If you choose the last option, choose a historical conflict between sides of uneven tech level, and post here as many as you can find of the following details:
- Identifying details: Year, opponents involved, name of conflict
- Number of combatants on each side
- Duration of the conflict
- Outcome of the conflict
- Identification of technological advantages of either side, especially ones that proved key (this can include non-material technologies, such as training or ideologies)
- How long the side with a technological advantage had possessed that technology at the time of the battle
- Estimation of the tech levels of each side in terms of a "standard" Western-Equivalent era (WE) attached to the most-advanced "Western" nation of the time (or in the conflict), and the facts used to make these estimates. (We might trace the WE timeline starting with Sumeria, then Egypt, Greece, Rome, etc. If enough datapoints are available for the 2 societies involved to model their information growth, they need not be mapped to WE.)
For example:
- Battle of Agincourt, English vs. French, October 1415.
- English combatants: Given as 5900, or 8000
- French: Given as 20,000-36,000, or 12,000
- Duration: 3 hours
- English win; 4,000–10,000 French dead, with up to 1,600 English dead
- Most historians identify the English longbow as the key technology responsible for the English win (reference needed). The English longbow was used at least as early as 1346. However, the Wikipedia article on Agincourt, as well as this site, indicate that the crucial technology was not just the longbow, but the use of palings (long stakes driven into the ground to protect bowmen from cavalry). A third key innovation of the English was being dedicated to winning battles rather than to fighting for glory; the French disdained longbows as unchivalrous, and were given to drawing up battle plans that would give them personal glory in the retelling rather than battle plans that would win (described briefly here, and in more detail in a book, I think "A Distant Mirror" by Barbara Tuchman.) This may be why the French deployed their archers behind their cavalry, where they were unable to take part in most of the battle.
- I assign the French a tech-level of 1346 WE, based on this being the date when the English first used the longbow heavily in a major battle.
Using the two dates 1415 and 1346 leads to some tech-level (or information) ratio R. For example, under a simple model assuming that tech level doubled every 70 years in this era, we would give the English a tech-level ratio over the French of 2, and then say that the tech-level ratio enjoyed by the English produced a power multiplier greater than the manpower ratio enjoyed by the french: P(2) > 30000/5900. This ignores the many advances shared by the English and French between 1346 and 1415; but most of them were not relevant to the battle. It also ignores the claim that the main factor was that the French had heavy armour, which was a disadvantage rather than an advantage in the deep mud on that rainy day.

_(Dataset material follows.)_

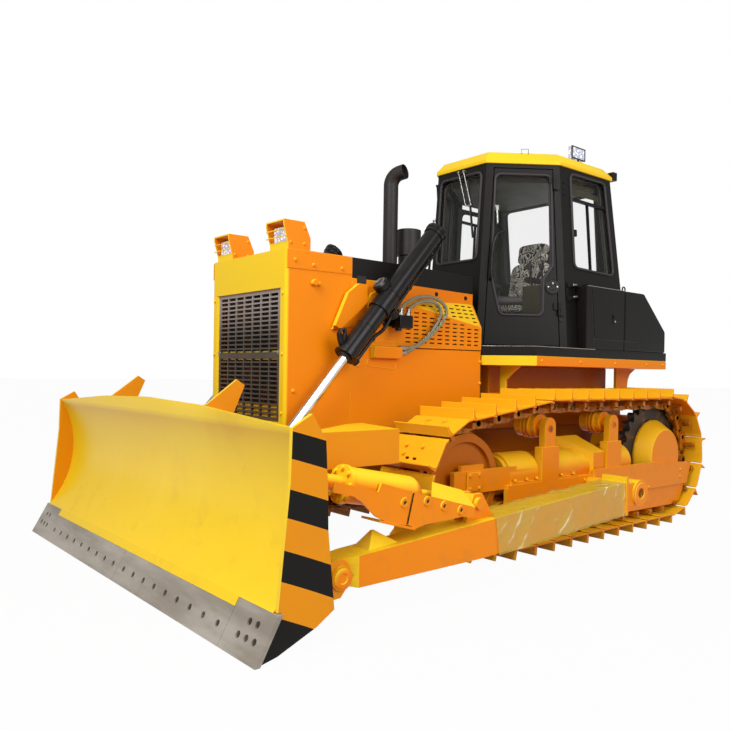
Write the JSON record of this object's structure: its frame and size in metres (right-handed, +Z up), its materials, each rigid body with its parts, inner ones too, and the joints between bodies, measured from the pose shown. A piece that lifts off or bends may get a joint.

Oh well. (Let's hope for enough data that the law of large numbers kicks in.)
After gathering a few dozen datapoints, it may be possible to discern a shape for the function P. (Making P a multiplying force that is a function of a ratio assumes P is linear, since eg. P(8) = P(8/4)*P(4/2)*P(2/1) = 4*P(2); the data can reject this assumption.) There may be a way to factor the battle duration and the casualty outcome into the equation as well; or at least to see if they correlate with the distance of the datapoint's manpower ratio from the estimated value of P(information ratio) for that datapoint.
(I tried to construct another example from the Battle of Little Bighorn to show a case where the lower-level technology won, but found that the Indians had more rifles than the Army did, and that there is no agreement as to whether the Indians' repeating rifles or the Army's longer-ranged single-shot Springfield rifles were better.)
I want to echo Johnnicholas; your first task is to nail down your definition of information.
Beyond that, I can't help, but I'm trying something sorta-similar. I'm trying to model life and evolution at the information-theoretic level by starting from a simple control system. I think of the control system in terms of its negentropy/entropy flows and allow mechanisms by which it can become more complex, and I try to include a role for its "understanding of its environment" which I represent by the smallness of its KL divergence of its (implicit) assumptions about the environment from the environment's true distribution.
So, you have a simulator in which you implement its control system? This sounds elaborate. I'd like to hear more about it.